Kurt Vonnegut's death Wednesday night really feels like the end of an era. (Obits appear in the
New York Times and
GreenCine.com.) His metaphysical ramblings and anti-authoritarian sensibility made him the unofficial poet laureate of America's sixties counterculture. And while his novel writing slowed down in the last decade, Vonnegut kept up the good fight, always speaking up for civil rights, intellectual freedom and against the war, especially in his column for the journal
In These Times.

In 1972,
George Roy Hill adapted his lyrical time-travel, anti-war novel
Slaughterhouse-Five into one of the best -- and least appreciated -- of classic Seventies cinema.
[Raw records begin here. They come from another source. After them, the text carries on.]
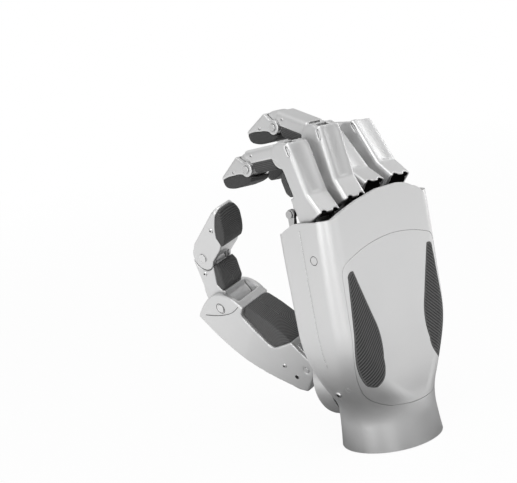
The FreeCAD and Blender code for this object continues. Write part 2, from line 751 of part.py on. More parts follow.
def mirrored(corners):
    """The same outline on the other side, walked the same way round."""
    result = []
    for number in range(len(corners) - 1, -1, -1):
        spot = corners[number - 1]
        result.append((-as_size(spot[0]), spot[1]) + tuple(corners[number][2:]))
    return result


def teardrop(side, grow):
    """Outline of a side grip on the back, widened by grow."""
    top, foot = S["grip_top"] + grow, S["grip_foot"] - grow
    far = S["cover_half"] + grow
    near = S["cover_half"] - S["grip_width"] - grow
    corners = [
        (near + 7, foot, 16), (far - 6.5, foot + 3, 8), (far - 1, foot + 17, 40),
        (far - 0.4, foot + 27, 60), (far - 3, top - 5), (near + 11.4, top - 1.5, 3.4),
        (near + 1.6, top - 31), (near - 0.2, foot + 15, 40)]
    return corners if side > 0 else mirrored(corners)


def pad_outline(grow):
    """Outline of the palm pad with the bite round the thumb's turret, widened by grow."""
    half, top, foot = S["pad_half"] + grow, S["pad_top"] + grow, S["pad_foot"] - grow
    across, height = S["turret_place"], S["turret_height"]
    bite = S["turret_radius"] + 4 - grow
    return [
        (across - bite * 0.9397, height + bite * 0.342),
        (across + bite * 0.7431, height + bite * 0.6691, -bite),
        (half - 8, foot + 3.2), (half, foot + 7, 6), (half + 0.5, top - 15), (half - 8.5, top - 3.5, 12),
        (-half + 8.5, top - 3.5, 102), (-half - 0.5, top - 15, 12), (-half - 1, foot + 7),
        (-half + 7, foot - 6.5, 11), (12.5 - half + grow * 2, foot - 5, 4.5)]


def above_rim():
    """Everything over the shaped rim of the palm housing."""
    flank, back, front, dip = S["flank_rim"], S["dorsal_rim"], S["palmar_rim"], S["rim_dip"]
    far = 70
    dorsal = prism("XZ_Plane", [
        (-far, flank), (-36, flank), (-28, back - 4.5, -14), (-16, back - 0.4, -30), (2, back),
        (20, back - 2.8), (33, back - 6), (40, flank + 0.5, -30), (far, flank), (far, 200),
        (-far, 200)], -far, far - 13)
    flanks = prism("YZ_Plane", [
        (-14, front), (-8, front + 3), (0, flank - 0.2, -14), (13, flank), (13, 200), (-14, 200)],
        -far, far * 2)
    palmar = prism("XZ_Plane", [
        (-far, front), (8, front), (22, dip + 1), (32, dip, 20), (40, dip + 2.4, 16),
        (far, front + 12), (far, 200), (-far, 200)], 14, far)
    return fuse(dorsal, flanks, palmar)


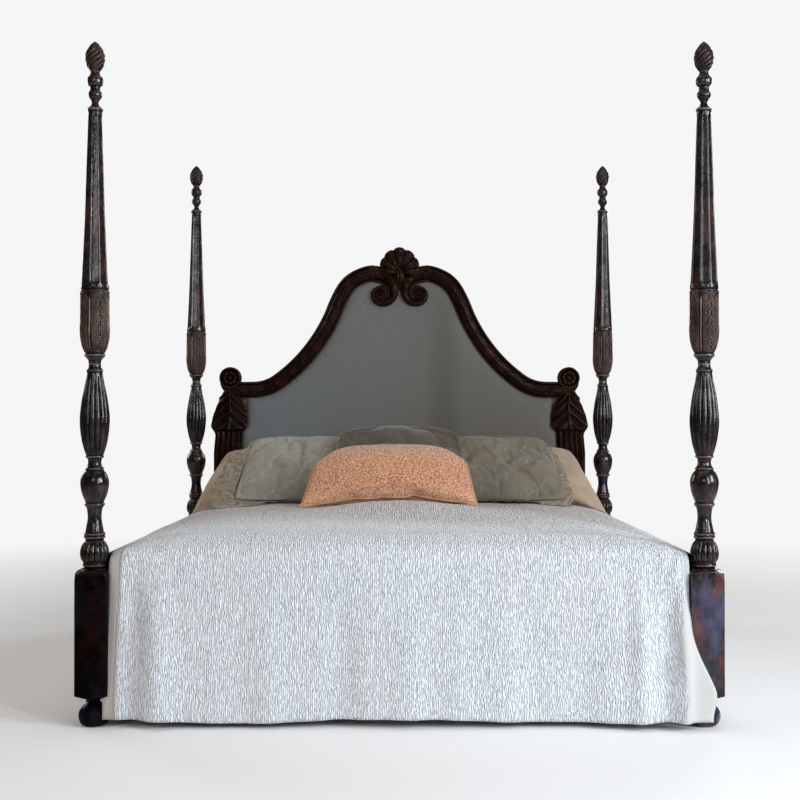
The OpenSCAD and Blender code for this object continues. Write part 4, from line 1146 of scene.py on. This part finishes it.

Structurally innovative, metaphysically playful, and deeply moving -- along with an entrancing Glenn Gould score -- this allegory of one man's struggle to understand fate (and its inevitable mortal conclusion) is well worth watching, especially today in memory of its author.
#
posted by Peter Bowen @ 4/12/2007 07:09:00 AM
Comments (1)
I'm glad to see just how great a response there has been to Vonnegut's death. It's particularly pleasing to see so many film blogs paying homage to him, and is proof that his work transcended its literary origins. From a personal point of view, I have a special affection for Keith Gordon's adaptation of Vonnegut's Mother Night, an extremely underrated film with a strong script and an excellent central performance from Nick Nolte.